Referring to a theory advanced by the defendant and attempted to be supported by evidence, that during the night of the accident the gas-cock which had been placed upon the end of the pipe had been turned on by an occupant of the house, the court remarked that if the jury found that such was the case they clearly would have difficulty in finding that the act of the defendant was the proximate cause of the escape of gas. This statement is made a ground of appeal for the reason that it implies that it would be within the power of the jury to find for the plaintiff under the circumstances stated.
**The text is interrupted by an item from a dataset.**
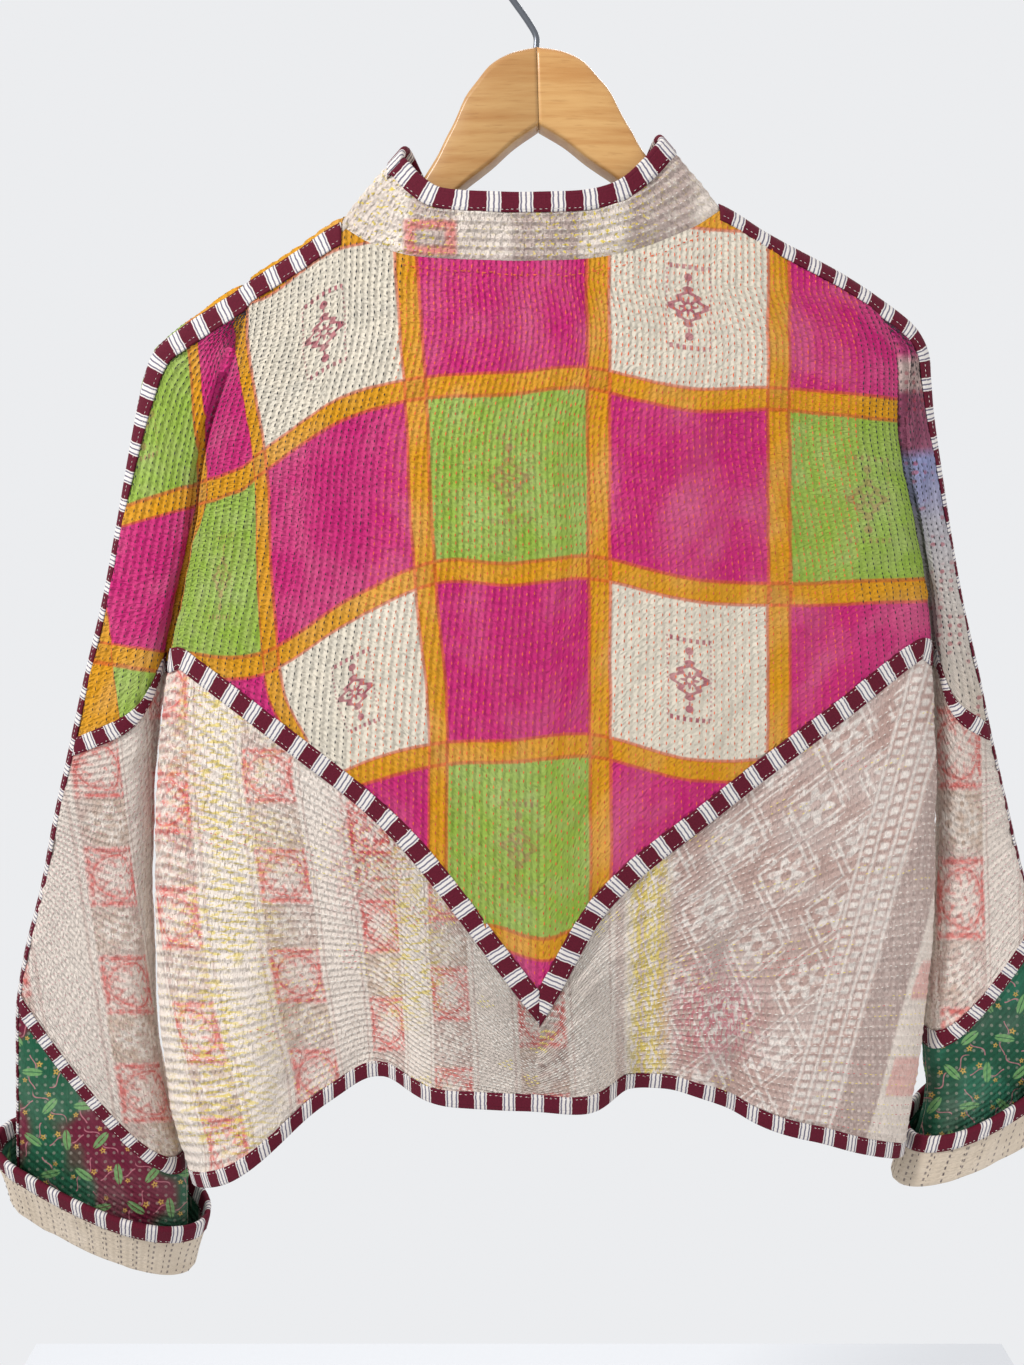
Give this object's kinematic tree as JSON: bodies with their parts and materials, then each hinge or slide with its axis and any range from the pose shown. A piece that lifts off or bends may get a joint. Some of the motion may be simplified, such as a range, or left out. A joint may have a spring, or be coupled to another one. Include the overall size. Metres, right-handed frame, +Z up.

Here again, whatever possibility of such a result might lie in the language of the charge abstractly considered, was effectually removed by the later definite instruction that if the jury found that the stop-cock was so opened, a verdict for the defendant must be rendered.
The two remaining reasons of appeal addressed to the charge are not sufficiently substantial to call for discussion.
Our examination of the evidence satisfies us that it was such that the court did not err in refusing to set aside the verdict. There was evidence upon which the plaintiff was entitled to have the jury pass as respects both the issue as to the defendant's negligence and that as to the absence of contributory negligence on the part of the plaintiff's decedent. As bearing upon the latter *Page 404 issue the evidence, by reason of the character and extent of the catastrophe which forever closed the mouths of all those who might otherwise have thrown some light upon the circumstances immediately surrounding the decedent's death and his conduct on the night when he lost his life, was largely confined to the circumstantial. But something of that there was, upon the strength of which the jury might be guided to a conclusion which had a more substantial foundation than mere speculation or conjecture.
There is no error.
In this opinion the other judges concurred.